Time management for artists

The temptation to say yes to every opportunity that comes your way is strong, but it will wreck your focus.

Skylarking 2, 18X24, oil on linen, $1855 unframed.

This week, I cancelled my Cody, WY, workshop. There was nothing wrong with it in concept; it generated a lot of interest. The trouble started when students looked for rental cars. There weren’t any available, and in the nearby larger markets, rental rates were extortionate.

This is nobody’s ‘fault’; it’s an unforeseen result of COVID. However, that doesn’t give me a free pass to ignore the consequences. I still had a lot of clerical work to do to make the cancellation. That—along with the lost work and expense of setting up the workshop up in the first place—is part of the cost of doing business.

This is the time of year when I suddenly notice that I’m making lots of mistakes. That’s because I’m working myself too hard. That’s partly because of summer visitors, but it’s also because of my business model. I live and work in a tourist town, where we make hay while the sun shines.

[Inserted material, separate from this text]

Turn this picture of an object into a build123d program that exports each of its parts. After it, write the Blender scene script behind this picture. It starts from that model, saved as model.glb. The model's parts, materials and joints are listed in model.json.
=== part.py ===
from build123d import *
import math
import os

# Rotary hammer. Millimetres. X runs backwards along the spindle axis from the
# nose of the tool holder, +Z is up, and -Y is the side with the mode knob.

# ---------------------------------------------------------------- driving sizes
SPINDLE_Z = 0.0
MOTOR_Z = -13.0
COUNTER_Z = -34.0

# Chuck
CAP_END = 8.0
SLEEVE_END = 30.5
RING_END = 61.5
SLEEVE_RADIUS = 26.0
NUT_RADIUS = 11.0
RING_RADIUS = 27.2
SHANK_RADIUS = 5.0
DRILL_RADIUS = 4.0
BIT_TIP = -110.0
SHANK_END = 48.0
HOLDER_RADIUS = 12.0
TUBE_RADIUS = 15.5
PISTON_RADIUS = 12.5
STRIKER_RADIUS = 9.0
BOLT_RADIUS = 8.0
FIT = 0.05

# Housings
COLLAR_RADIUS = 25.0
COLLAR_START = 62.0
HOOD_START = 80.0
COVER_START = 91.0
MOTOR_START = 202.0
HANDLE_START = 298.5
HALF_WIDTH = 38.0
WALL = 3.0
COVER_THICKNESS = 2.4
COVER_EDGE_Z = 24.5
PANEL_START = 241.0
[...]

Skylarking, 24X36, oil on canvas, $3985.

Every year at this time I reach a point where I can’t manage the clerical stuff on my own. There are only two solutions:

  • Scale back, or
  • Hire some of it out.

There are good arguments against either. Scaling back would reduce my income. Hiring is difficult in this market, and it would require raising prices.

To be self-employed without a secretary has only possible because of the remarkable improvement in business efficiency in the last few decades. Take paying bills, for example. It used to be a half-day affair that involved writing checks, addressing and mailing envelopes, and a quaint bookkeeping activity called “balancing the checkbook.” Now I can do it—including checking all accounts for fraudulent activity—in an hour every other week.

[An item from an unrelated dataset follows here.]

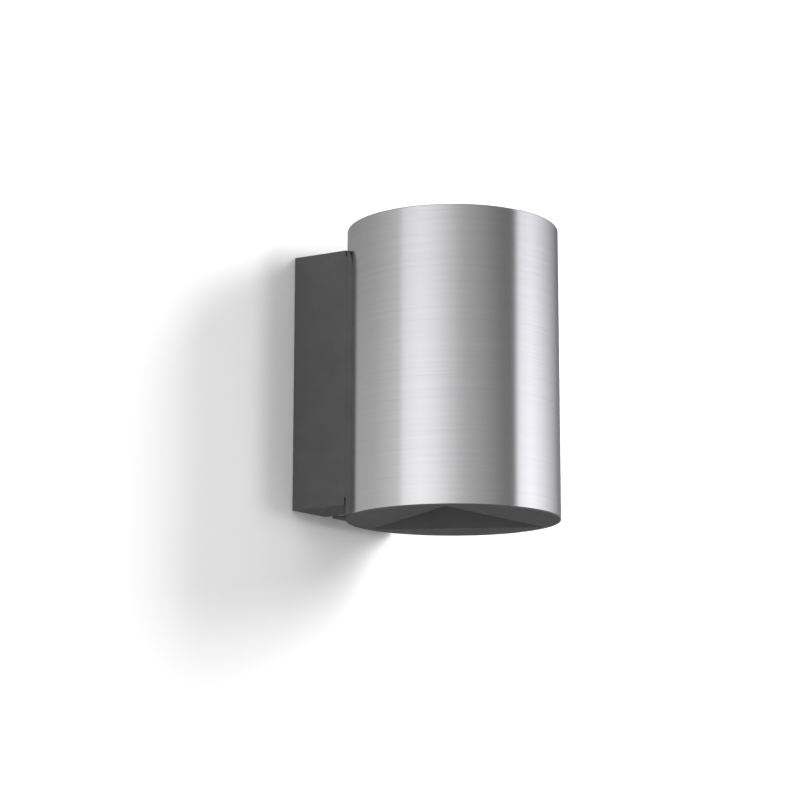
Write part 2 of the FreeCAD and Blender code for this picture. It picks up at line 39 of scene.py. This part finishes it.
# ---- wall and floor ----
BOX_HALF_W = 0.03665        # the housing that stands on the wall
BOX_HALF_H = 0.05475
OPENING_INSET = 0.0029      # the wall's opening stays this far inside the housing's outline
WALL_GAP = 0.0003           # the wall stands this far behind the bracket's back
FLOOR_Z = -0.9
SHEET_REACH = 3.0           # half the width of wall and floor
WALL_ALBEDO = 0.9
FLOOR_ALBEDO = 0.3
WALL_GLOW = (0.0, 0.6)      # for the camera only: near the light, and far from it
FLOOR_GLOW = (0.55, 0.8)
GLOW_REACH = (0.35, 1.1)    # the glow rises between these distances

# ---- light ----
LAMP_AIM = (0, -0.04, 0)
LAMPS = {                   # place, width and power
    "key_lamp": ((1.3, -1.17, 0.8), 1.0, 40),
    "left_lamp": ((-1.5, -0.6, -0.62), 0.5, 5.5),
    "front_lamp": ((0.33, -1.87, -0.13), 0.5, 8.2),
}
ROOM_LIGHT = 0.57
MIRROR_LEVEL = 2.02
# each goes from one height or side to another, and has the light's share at both
ROOM_HEIGHT = (-0.5, 0.4, 0.4, 1.0)
ROOM_SIDE = (-1.0, 1.0, 2.2, 0.3)
MIRROR_TOP = (0.19, 0.28, 1.0, 0.58)        # the mirrored ring gets darker upwards,
MIRROR_FOOT = (-0.15, 0.08, 0.45, 1.0)      # and below the horizon,
MIRROR_FLOOR = (-0.55, -0.38, 0.6, 0.0)     # down to the pale floor
MIRROR_TURN = (0.19, 0.25, 0.0, 0.012)      # its right half turns a little with height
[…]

Belfast harbor, oil on canvasboard, $1594, framed.

Unfortunately, that has been replaced by other activities that are equally time-consuming. The biggest of these is social media, but it’s the best advertising at our disposal. When artists tell me, “I don’t have time for that,” they’re ignoring the first requirement of business, which is marketing.

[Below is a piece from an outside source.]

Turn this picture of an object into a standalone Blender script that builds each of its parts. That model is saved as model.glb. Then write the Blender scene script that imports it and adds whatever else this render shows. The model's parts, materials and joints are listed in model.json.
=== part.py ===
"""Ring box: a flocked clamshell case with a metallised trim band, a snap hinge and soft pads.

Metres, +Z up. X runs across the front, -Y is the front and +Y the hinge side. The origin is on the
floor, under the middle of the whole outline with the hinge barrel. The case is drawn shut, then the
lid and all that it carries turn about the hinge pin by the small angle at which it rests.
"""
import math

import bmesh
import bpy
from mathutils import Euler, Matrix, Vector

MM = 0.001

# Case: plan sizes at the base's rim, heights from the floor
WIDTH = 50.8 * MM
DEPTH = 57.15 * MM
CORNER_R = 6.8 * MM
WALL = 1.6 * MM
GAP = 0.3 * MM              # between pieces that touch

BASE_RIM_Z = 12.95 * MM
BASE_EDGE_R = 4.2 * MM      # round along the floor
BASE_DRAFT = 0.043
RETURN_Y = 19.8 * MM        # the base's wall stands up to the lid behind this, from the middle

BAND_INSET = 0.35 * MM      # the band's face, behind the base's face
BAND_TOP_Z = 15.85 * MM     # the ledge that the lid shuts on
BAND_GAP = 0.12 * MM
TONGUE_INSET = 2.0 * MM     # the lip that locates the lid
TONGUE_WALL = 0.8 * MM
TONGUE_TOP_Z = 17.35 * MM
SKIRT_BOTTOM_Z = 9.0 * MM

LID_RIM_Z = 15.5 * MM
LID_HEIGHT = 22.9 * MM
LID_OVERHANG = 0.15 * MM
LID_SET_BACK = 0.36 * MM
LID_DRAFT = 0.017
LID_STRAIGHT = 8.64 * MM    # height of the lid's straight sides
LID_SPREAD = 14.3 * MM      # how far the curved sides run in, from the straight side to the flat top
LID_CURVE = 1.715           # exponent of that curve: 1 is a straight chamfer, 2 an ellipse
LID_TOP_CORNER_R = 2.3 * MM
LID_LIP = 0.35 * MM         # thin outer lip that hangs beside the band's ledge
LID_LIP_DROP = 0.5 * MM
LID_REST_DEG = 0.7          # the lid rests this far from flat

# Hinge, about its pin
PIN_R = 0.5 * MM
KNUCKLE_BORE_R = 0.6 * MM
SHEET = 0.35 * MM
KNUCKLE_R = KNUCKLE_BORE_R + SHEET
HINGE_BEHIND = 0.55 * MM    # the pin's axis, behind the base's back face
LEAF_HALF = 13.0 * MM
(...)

Still, the reality for all self-employed people is that there are only 2000 working hours in the year. You have to be able to do all your tasks in that allotted time, or you’ll fail. Years ago, my friend and fellow painter Bobbi Heath taught me a simple time-managementsystem. The take-away lesson is that not everything will get done. Your job as a manager is to figure out which needs to be done most urgently, and to let the chaff fall.

Owls Head, 8X10, $652 framed.

Like most of us, I have a hard time saying no, but saying no doesn’t make me a failure or a bad person. It means I’ve prioritized other activities.

The temptation to say yes to every opportunity that comes your way is strong, especially when you’re just setting out. People will ask you to paint all kinds of things, in all kinds of places. “Your dog, at your wedding reception? What time should I be there?”

But many of these ‘opportunities’ are really just cul de sacs that will spread you too thin, and cost you your focus. If they can’t be done well, don’t do them at all.